Financial Daily from THE HINDU group of publications
Saturday, Jun 01, 2002
Industry & Economy - Economic Offences
T. C. A. Ramanujam
The Revenue Department is often at the receiving end for not playing its part fully in curbing tax evasion. No one for sure knows the extent of black money proliferation. It is both a fund and a flow, according to economists. Several causes have been attributed to the generation of black money. Committees have gone into this question in great detail and legislation has been enacted to provide deterrence. Commissions were set up to deal specially with bigger cases of fraud, and special courts for trying economic offences. The Government thought that tightening the law will in itself act as a deterrent.
But having inherited the Anglo-Saxon system of jurisprudence, one has to contend with the legal maxim that every man is presumed to be innocent unless the contrary is proved. Tax law was amended to get over the adverse consequences of this principle and distinction was drawn between assessment and penalty proceedings. Even in respect of penalty proceedings, the above principle was considered to be of doubtful value after the amendments to the law. A case which went up to the Supreme Court will highlight the problems faced by the Revenue in tracking down black money hoarders.
Abhishek Corpn case
In this case (255 ITR 45), Abhishek Corporation, a firm comprising two equal partners Uday Janani and Arvind Patel undertook the supervision work of two cooperative societies and was also involved in booking flats. Madhavji Patel was the architect and builder of the two cooperative societies. He was searched under Section 132(1) of the Income-Tax Act, 1961. The search papers revealed that two flats were sold to one Uttam Chand Jain at Rs 455 per sq feet. The documents, got ready by Banished Corporation, suggested a price of only Rs 265 per sq. ft. Confronted with this piece of evidence, Banished disclosed Rs 30 lakh as undisclosed income.
The Department felt that the undisclosed income should be Rs 1,58, 59,400, being the difference between the rates. The firm's case was that it was only entitled to supervision charges taking into consideration depreciation, salary, and so on. Such charges amounted to 1.31 per cent of the admitted receipts.
The Income Tax Appellate Tribunal did not accept the Department's calculation. It was of the view that the investments in land and construction work would be a big sum and there was no proof that such investments were made by Abhishek Corporation. The agreement did not refer to the price of Rs 465 per sq feet. Uttam Chand Jain denied having received any premium. No statement was recorded from other flat owners. The amount of sales by itself cannot represent income. Sales can represent only the price received by the seller of the goods for the acquisition of which cost had already been incurred. Profit is to be arrived as the difference between the cost and the sale.
Unless there is a finding to the effect that investment by way of incurring cost in acquiring goods which have been sold has been made by the assessed there can be no question of treating the entire sum of undisclosed sale proceeds as income.

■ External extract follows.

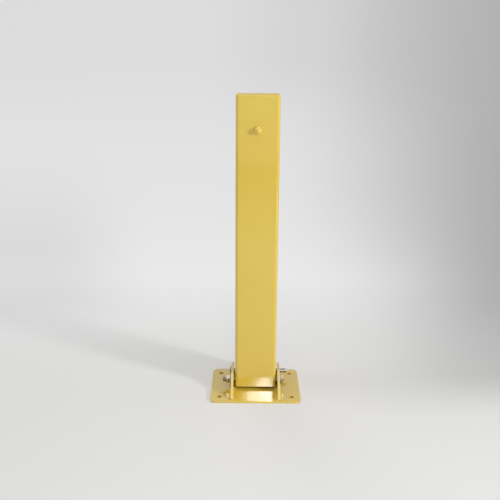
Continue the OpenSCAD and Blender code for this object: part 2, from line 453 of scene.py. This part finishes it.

With the Tribunal having allowed the appeal of Abhishek Corporation, the Department took up the matter before the Gujarat High Court. The court was of the view that the Tribunal's judgment was rendered on an appreciation of evidence found and, therefore, no referable question of law arose.
The Department went in further appeal to the Supreme Court, relying on Sections 68 and 132(4A) of the Act. The question posed before the apex court was whether the Tribunal was right in holding that the onus was on the Department to prove the receipt of on-money.
The Department pointed that the Tribunal itself had agreed that Banished received unaccounted receipts. This was obviously what was disclosed by the assessed. What the Tribunal wanted was that the Department should prove that the assessed had invested Rs1,58,59,400 out of the unaccounted monies received. The assessor's claim of having incurred extra expenditure was found to be incorrect.
The Supreme Court went through the ITAT's orders in this case and held that the matter required detailed consideration by the High Court. It shows to express no view on the merits of the case on either side. It set aside the High Court's order with a direction to hear the case afresh.
According to the principles of jurisprudence, as visualised by several appellate authorities, it is not enough if some material is seized indicating payment of black money in real-estate transactions. Obviously, the Deparment should catch the defaulters red-handed in the process of transferring cash as on-money.
Luckily, the Supreme Court has thought it fit to interfere. A restatement of the law on burden of proof in revenue cases is long overdue.